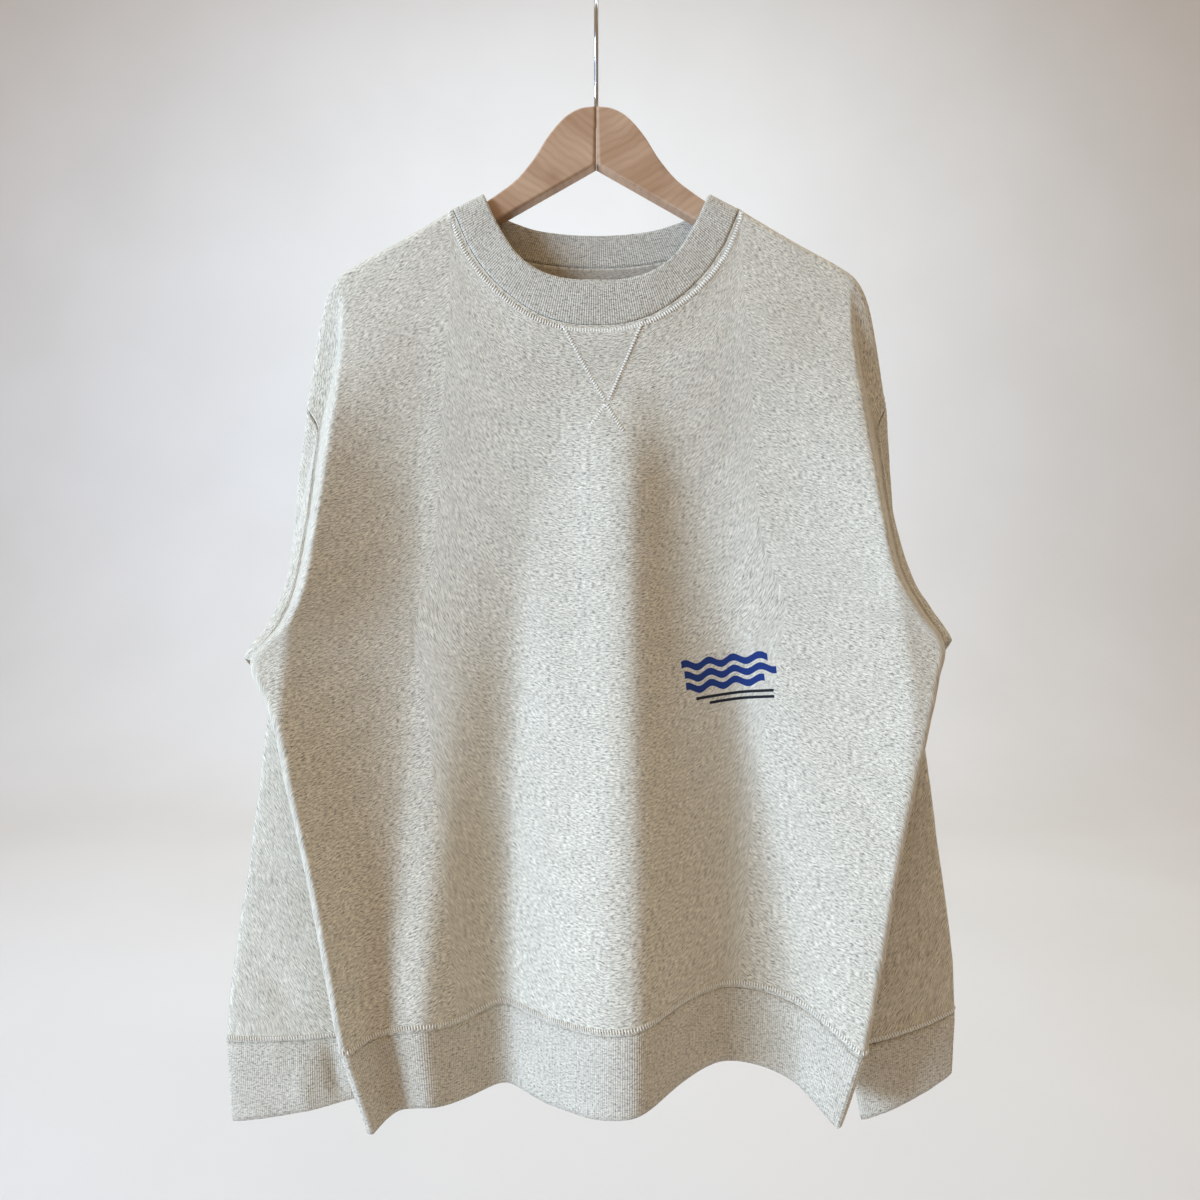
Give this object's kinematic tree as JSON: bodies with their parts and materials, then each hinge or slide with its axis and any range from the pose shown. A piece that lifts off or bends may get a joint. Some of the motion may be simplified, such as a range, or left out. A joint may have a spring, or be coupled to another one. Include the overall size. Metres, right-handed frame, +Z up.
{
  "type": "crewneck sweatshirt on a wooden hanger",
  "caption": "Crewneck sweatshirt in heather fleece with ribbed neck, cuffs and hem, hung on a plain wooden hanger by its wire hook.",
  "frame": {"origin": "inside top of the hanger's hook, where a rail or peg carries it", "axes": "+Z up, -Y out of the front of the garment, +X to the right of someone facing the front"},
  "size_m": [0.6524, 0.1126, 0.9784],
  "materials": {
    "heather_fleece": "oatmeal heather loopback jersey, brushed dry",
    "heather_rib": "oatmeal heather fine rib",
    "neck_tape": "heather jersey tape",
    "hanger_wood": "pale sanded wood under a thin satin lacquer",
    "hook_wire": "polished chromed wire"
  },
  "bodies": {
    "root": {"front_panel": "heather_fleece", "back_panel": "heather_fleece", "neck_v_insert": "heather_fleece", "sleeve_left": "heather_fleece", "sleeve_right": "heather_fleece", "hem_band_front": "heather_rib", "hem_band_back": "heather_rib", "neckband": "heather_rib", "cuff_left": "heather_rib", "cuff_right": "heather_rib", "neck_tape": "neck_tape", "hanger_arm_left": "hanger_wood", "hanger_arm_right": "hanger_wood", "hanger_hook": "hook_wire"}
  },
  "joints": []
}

━━━━━━━━━━━━━━━━━━━━━━━━━━━━━━

GOAL: Find the lines above that include the string "with" and copy them.

SOLUTION TO THIS EXERCISE:
Give this object's kinematic tree as JSON: bodies with their parts and materials, then each hinge or slide with its axis and any range from the pose shown. A piece that lifts off or bends may get a joint. Some of the motion may be simplified, such as a range, or left out. A joint may have a spring, or be coupled to another one. Include the overall size. Metres, right-handed frame, +Z up.
  "caption": "Crewneck sweatshirt in heather fleece with ribbed neck, cuffs and hem, hung on a plain wooden hanger by its wire hook.",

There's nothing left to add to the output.